─── INFORMATION SUPPLIED

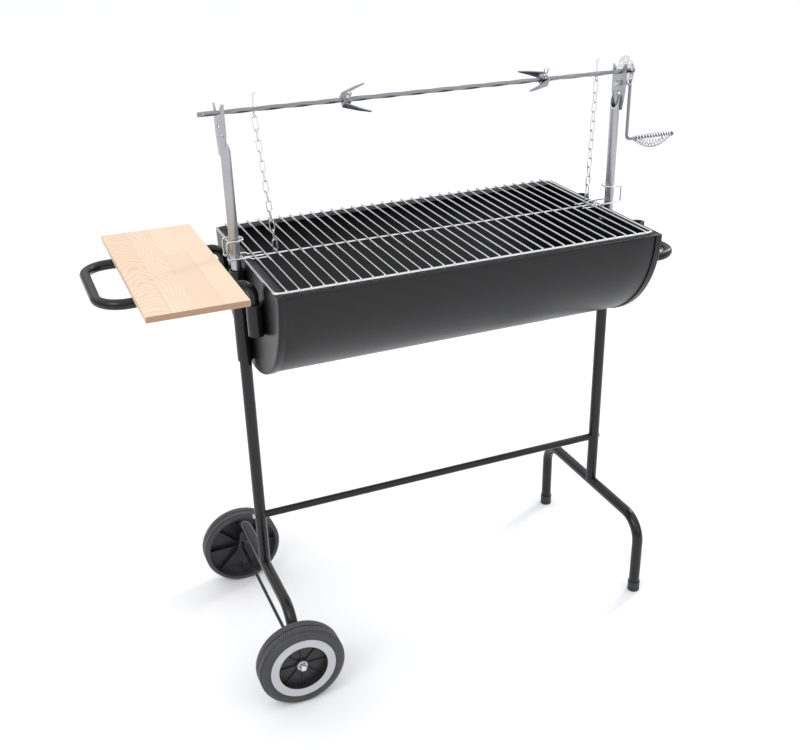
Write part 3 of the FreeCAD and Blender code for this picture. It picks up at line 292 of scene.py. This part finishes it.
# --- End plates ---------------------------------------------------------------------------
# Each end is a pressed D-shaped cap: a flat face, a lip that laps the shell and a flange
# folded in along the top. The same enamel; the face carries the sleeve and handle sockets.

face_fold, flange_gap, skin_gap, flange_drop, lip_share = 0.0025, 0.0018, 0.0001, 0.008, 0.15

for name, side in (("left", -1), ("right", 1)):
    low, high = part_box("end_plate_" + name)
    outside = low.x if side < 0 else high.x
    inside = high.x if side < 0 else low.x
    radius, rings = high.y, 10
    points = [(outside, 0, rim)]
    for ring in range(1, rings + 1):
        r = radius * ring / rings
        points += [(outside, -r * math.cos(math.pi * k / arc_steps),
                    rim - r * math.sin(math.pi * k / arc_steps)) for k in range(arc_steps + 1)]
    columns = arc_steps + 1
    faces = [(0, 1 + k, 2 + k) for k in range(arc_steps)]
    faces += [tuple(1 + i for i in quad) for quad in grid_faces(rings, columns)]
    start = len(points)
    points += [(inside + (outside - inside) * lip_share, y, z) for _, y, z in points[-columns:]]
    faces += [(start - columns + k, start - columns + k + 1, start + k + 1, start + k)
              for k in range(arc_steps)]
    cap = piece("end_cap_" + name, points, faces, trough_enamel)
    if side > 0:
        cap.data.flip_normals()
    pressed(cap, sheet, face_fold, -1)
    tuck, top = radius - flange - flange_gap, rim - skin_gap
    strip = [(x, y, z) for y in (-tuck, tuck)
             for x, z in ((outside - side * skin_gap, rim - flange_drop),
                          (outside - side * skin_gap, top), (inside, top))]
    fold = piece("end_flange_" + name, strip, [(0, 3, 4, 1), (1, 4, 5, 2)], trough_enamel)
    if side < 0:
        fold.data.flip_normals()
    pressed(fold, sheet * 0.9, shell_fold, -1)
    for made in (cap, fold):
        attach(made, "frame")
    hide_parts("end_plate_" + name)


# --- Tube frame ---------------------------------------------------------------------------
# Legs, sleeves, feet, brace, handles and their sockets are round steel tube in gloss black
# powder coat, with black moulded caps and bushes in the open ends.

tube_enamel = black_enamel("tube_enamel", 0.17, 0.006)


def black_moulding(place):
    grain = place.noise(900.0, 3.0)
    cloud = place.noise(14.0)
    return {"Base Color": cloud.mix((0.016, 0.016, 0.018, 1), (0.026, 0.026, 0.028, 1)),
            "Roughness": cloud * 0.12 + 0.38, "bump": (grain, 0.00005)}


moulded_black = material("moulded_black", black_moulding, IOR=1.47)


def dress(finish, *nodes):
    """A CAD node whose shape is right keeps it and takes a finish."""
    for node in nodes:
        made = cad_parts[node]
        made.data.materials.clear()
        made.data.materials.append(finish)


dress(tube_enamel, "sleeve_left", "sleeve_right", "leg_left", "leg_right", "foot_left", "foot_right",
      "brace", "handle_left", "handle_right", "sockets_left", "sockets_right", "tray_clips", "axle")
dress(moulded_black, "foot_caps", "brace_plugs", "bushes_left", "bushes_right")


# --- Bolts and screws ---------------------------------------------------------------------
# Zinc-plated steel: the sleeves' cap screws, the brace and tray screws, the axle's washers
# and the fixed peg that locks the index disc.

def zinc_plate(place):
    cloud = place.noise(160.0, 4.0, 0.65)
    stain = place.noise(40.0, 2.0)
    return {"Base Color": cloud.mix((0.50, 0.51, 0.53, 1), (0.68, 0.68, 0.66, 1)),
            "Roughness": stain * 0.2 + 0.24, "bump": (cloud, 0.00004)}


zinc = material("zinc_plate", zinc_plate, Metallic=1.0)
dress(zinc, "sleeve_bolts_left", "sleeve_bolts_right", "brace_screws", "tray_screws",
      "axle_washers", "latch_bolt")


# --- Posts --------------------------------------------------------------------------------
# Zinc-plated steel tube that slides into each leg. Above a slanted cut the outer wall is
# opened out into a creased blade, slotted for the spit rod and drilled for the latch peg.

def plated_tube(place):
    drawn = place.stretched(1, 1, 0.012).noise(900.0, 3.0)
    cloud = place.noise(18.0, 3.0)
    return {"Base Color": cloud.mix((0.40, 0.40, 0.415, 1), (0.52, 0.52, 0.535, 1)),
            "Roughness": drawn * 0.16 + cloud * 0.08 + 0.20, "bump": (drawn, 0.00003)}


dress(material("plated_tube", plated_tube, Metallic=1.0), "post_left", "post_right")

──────

■ REQUIREMENTS ■
Retype only the lines running from the line with "made = cad_parts[node]" to the end of the listing, including both of those lines.

■ OUTPUT OF THE TASK ■
        made = cad_parts[node]
        made.data.materials.clear()
        made.data.materials.append(finish)


dress(tube_enamel, "sleeve_left", "sleeve_right", "leg_left", "leg_right", "foot_left", "foot_right",
      "brace", "handle_left", "handle_right", "sockets_left", "sockets_right", "tray_clips", "axle")
dress(moulded_black, "foot_caps", "brace_plugs", "bushes_left", "bushes_right")


# --- Bolts and screws ---------------------------------------------------------------------
# Zinc-plated steel: the sleeves' cap screws, the brace and tray screws, the axle's washers
# and the fixed peg that locks the index disc.

def zinc_plate(place):
    cloud = place.noise(160.0, 4.0, 0.65)
    stain = place.noise(40.0, 2.0)
    return {"Base Color": cloud.mix((0.50, 0.51, 0.53, 1), (0.68, 0.68, 0.66, 1)),
            "Roughness": stain * 0.2 + 0.24, "bump": (cloud, 0.00004)}


zinc = material("zinc_plate", zinc_plate, Metallic=1.0)
dress(zinc, "sleeve_bolts_left", "sleeve_bolts_right", "brace_screws", "tray_screws",
      "axle_washers", "latch_bolt")


# --- Posts --------------------------------------------------------------------------------
# Zinc-plated steel tube that slides into each leg. Above a slanted cut the outer wall is
# opened out into a creased blade, slotted for the spit rod and drilled for the latch peg.

def plated_tube(place):
    drawn = place.stretched(1, 1, 0.012).noise(900.0, 3.0)
    cloud = place.noise(18.0, 3.0)
    return {"Base Color": cloud.mix((0.40, 0.40, 0.415, 1), (0.52, 0.52, 0.535, 1)),
            "Roughness": drawn * 0.16 + cloud * 0.08 + 0.20, "bump": (drawn, 0.00003)}


dress(material("plated_tube", plated_tube, Metallic=1.0), "post_left", "post_right")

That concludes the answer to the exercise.